▸ Exercise brief
Will you write out all the entries below exactly?

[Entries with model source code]
#####
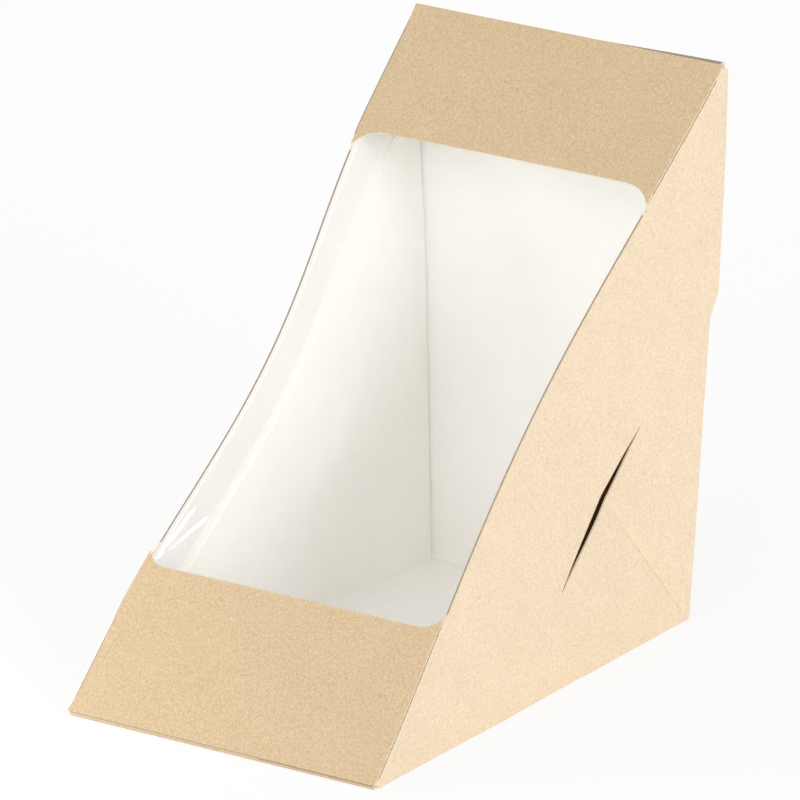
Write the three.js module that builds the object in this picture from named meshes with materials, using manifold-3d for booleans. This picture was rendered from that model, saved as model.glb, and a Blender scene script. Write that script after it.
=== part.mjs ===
// Sandwich box: a wedge of folded board with a clear window over its slanted front.
// Millimetres, +Z up, the window faces -Y, the box stands on its base.
// The shapes are drawn from the hinge corner, where base and back meet, and centred at the end.

import * as THREE from 'three';
import { mergeVertices } from 'three/addons/utils/BufferGeometryUtils.js';
import Module from 'manifold-3d';

const wasm = await Module();
wasm.setup();

// Overall form
const width = 74; // across the side walls at the foot of the front
const depth = 124.5; // from the plane of the back to the sharp front tip
const height = 121.2; // from the plane of the base to the sharp top tip
const topSplay = 0.45; // each side wall leans out this much more at the top tip
const cornerInset = 5.1; // each side wall stands in this much at the hinge corner

// Board
const board = 0.4; // thickness
const foldRadius = 0.5; // outside of a crease
const lap = 0.02; // glued layers run this far into each other

// Bow of the side walls along the window
const leftBow = 4.8;
const leftBowReach = 64; // half length of the bowed stretch
const rightBow = 4.9;
const rightBowReach = 100;
const bowCentre = -4; // along the slope, from the foot of the diagonal

// Front panel
const frontStart = 1.7; // bare fold of the base below the cut edge
const frontShort = 1.5; // the top cut edge stops short of the tip
const windowFoot = 36.5; // board below the window, up the slope
const windowTop = 141.5; // where the board above the window starts
const windowHalfWidth = 37; // in the flat board
const windowCorner = 9;
const windowWrap = 1.2; // the window runs this far round onto the side walls
const hemLength = 24; // flap of the base, glued behind the foot of the front

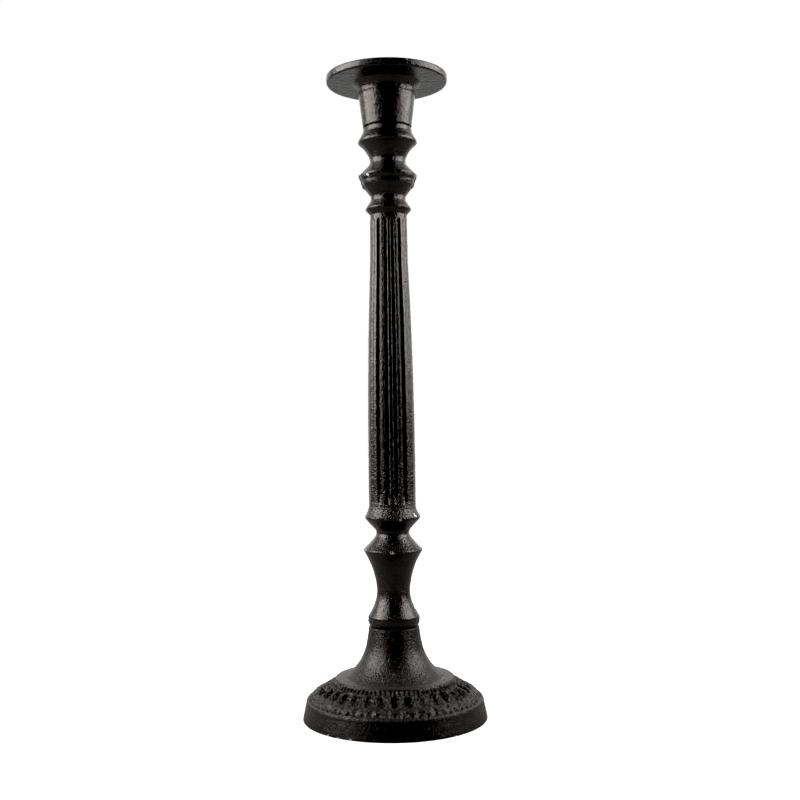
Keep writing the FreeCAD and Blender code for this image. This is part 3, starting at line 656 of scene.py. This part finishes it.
#####
▸ Result of this task
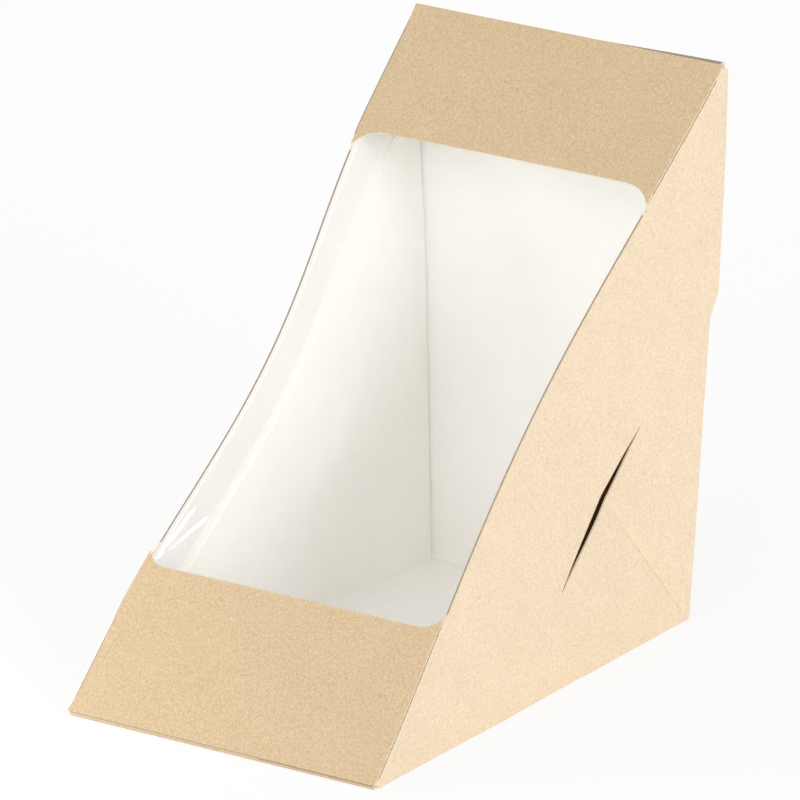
Write the three.js module that builds the object in this picture from named meshes with materials, using manifold-3d for booleans. This picture was rendered from that model, saved as model.glb, and a Blender scene script. Write that script after it.
=== part.mjs ===
// Sandwich box: a wedge of folded board with a clear window over its slanted front.
// Millimetres, +Z up, the window faces -Y, the box stands on its base.
// The shapes are drawn from the hinge corner, where base and back meet, and centred at the end.

import * as THREE from 'three';
import { mergeVertices } from 'three/addons/utils/BufferGeometryUtils.js';
import Module from 'manifold-3d';

const wasm = await Module();
wasm.setup();

// Overall form
const width = 74; // across the side walls at the foot of the front
const depth = 124.5; // from the plane of the back to the sharp front tip
const height = 121.2; // from the plane of the base to the sharp top tip
const topSplay = 0.45; // each side wall leans out this much more at the top tip
const cornerInset = 5.1; // each side wall stands in this much at the hinge corner

// Board
const board = 0.4; // thickness
const foldRadius = 0.5; // outside of a crease
const lap = 0.02; // glued layers run this far into each other

// Bow of the side walls along the window
const leftBow = 4.8;
const leftBowReach = 64; // half length of the bowed stretch
const rightBow = 4.9;
const rightBowReach = 100;
const bowCentre = -4; // along the slope, from the foot of the diagonal

// Front panel
const frontStart = 1.7; // bare fold of the base below the cut edge
const frontShort = 1.5; // the top cut edge stops short of the tip
const windowFoot = 36.5; // board below the window, up the slope
const windowTop = 141.5; // where the board above the window starts
const windowHalfWidth = 37; // in the flat board
const windowCorner = 9;
const windowWrap = 1.2; // the window runs this far round onto the side walls
const hemLength = 24; // flap of the base, glued behind the foot of the front

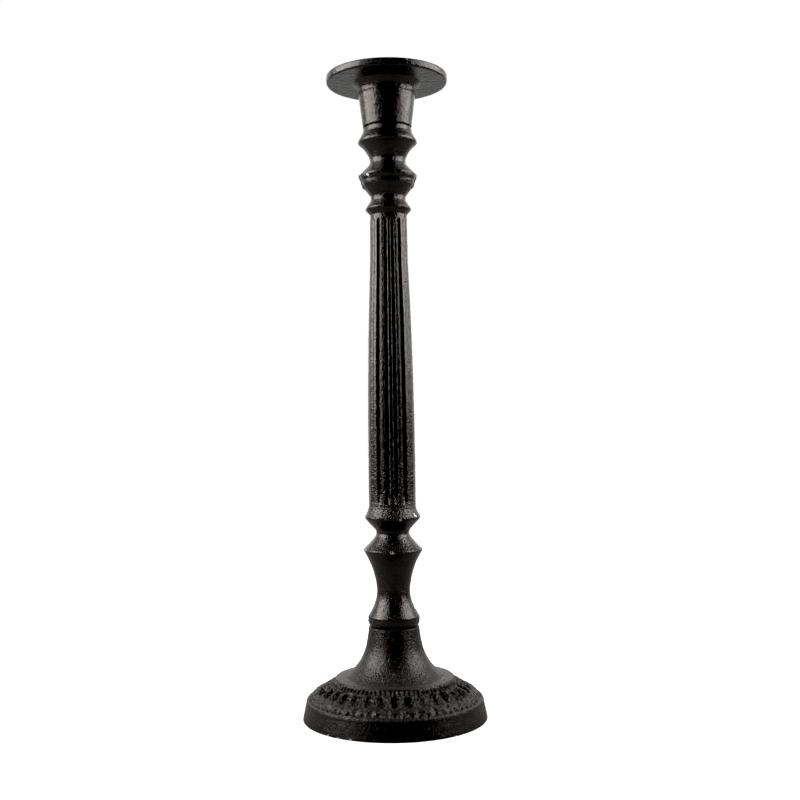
Keep writing the FreeCAD and Blender code for this image. This is part 3, starting at line 656 of scene.py. This part finishes it.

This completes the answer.